Not being there at the moment doesn’t feel like the big loss. Not being with Mike and not having the same communication with him is what’s hard. Sitting at home alone when he’s out at an event that we used to share is hard. In years past, when I couldn’t be at the slam-off, he used to call me from the stage and have 1500 people shout, “We love you.”
I got no phone calls last night. It isn’t something we’re sharing anymore. And he’s sharing it with someone else. Thus the revenge fantasy. I look forward to a time when I’m not thinking at all about what he or she are doing. I’m just not there yet.
Sonya,
The word “honorable” comes to mind when I read your posts. I admire your process of clarifying your values and upholding them in this time of turmoil. That’s some valuable stuff that will serve you your whole life.
Abby
Thanks Abby. I don’t feel particularly honorable about having revenge fantasies, though I’m proud of myself for not acting them out. I hope to get to the point where I don’t even entertain the notion. Mainly, it feels important to not just write the positive actions I’m taking, but the hard days and the angry thoughts and how I deal with those too.
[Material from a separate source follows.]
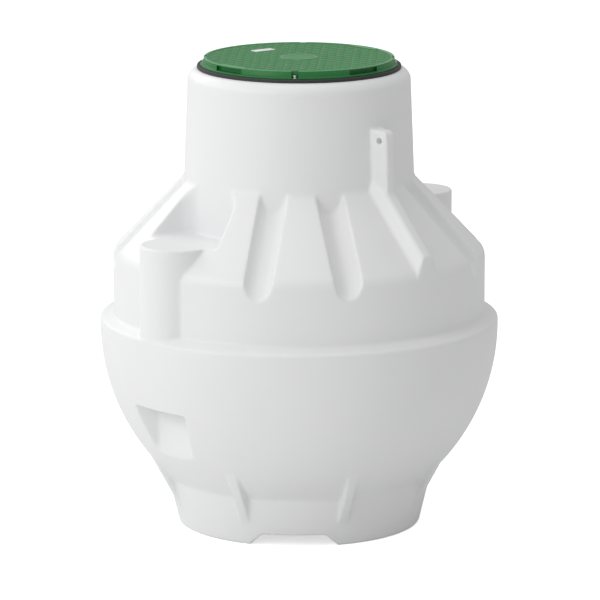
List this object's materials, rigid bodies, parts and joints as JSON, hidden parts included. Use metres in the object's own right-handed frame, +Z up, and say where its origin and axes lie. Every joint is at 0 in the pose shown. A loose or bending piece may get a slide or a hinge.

I am clarifying my values as I write about them. My whole life writing has been how I figure out what I think and feel. I’m grateful if that process helps anyone else.
I think revenge fantasies are a normal, healthy part of grieving. It’s really important to accept and value all of the range of your emotions — stigmatizing them is unnecessary. The difference between a healthy person and one who is “unhealthy” (or whatever we should call it) is that the healthy person experiences the fantasy, acknowledges it without judgement, and then does not act on it, but simply sits and observes its presence. “Just to notice,” my meditation teacher always said. “It’s a thought, just to notice.”
I think I like your meditation teacher. I was giving myself a hard time about Right Intention and how I should rid myself of immoral thoughts and I’m a horrible unevolved person for even imagining bad things.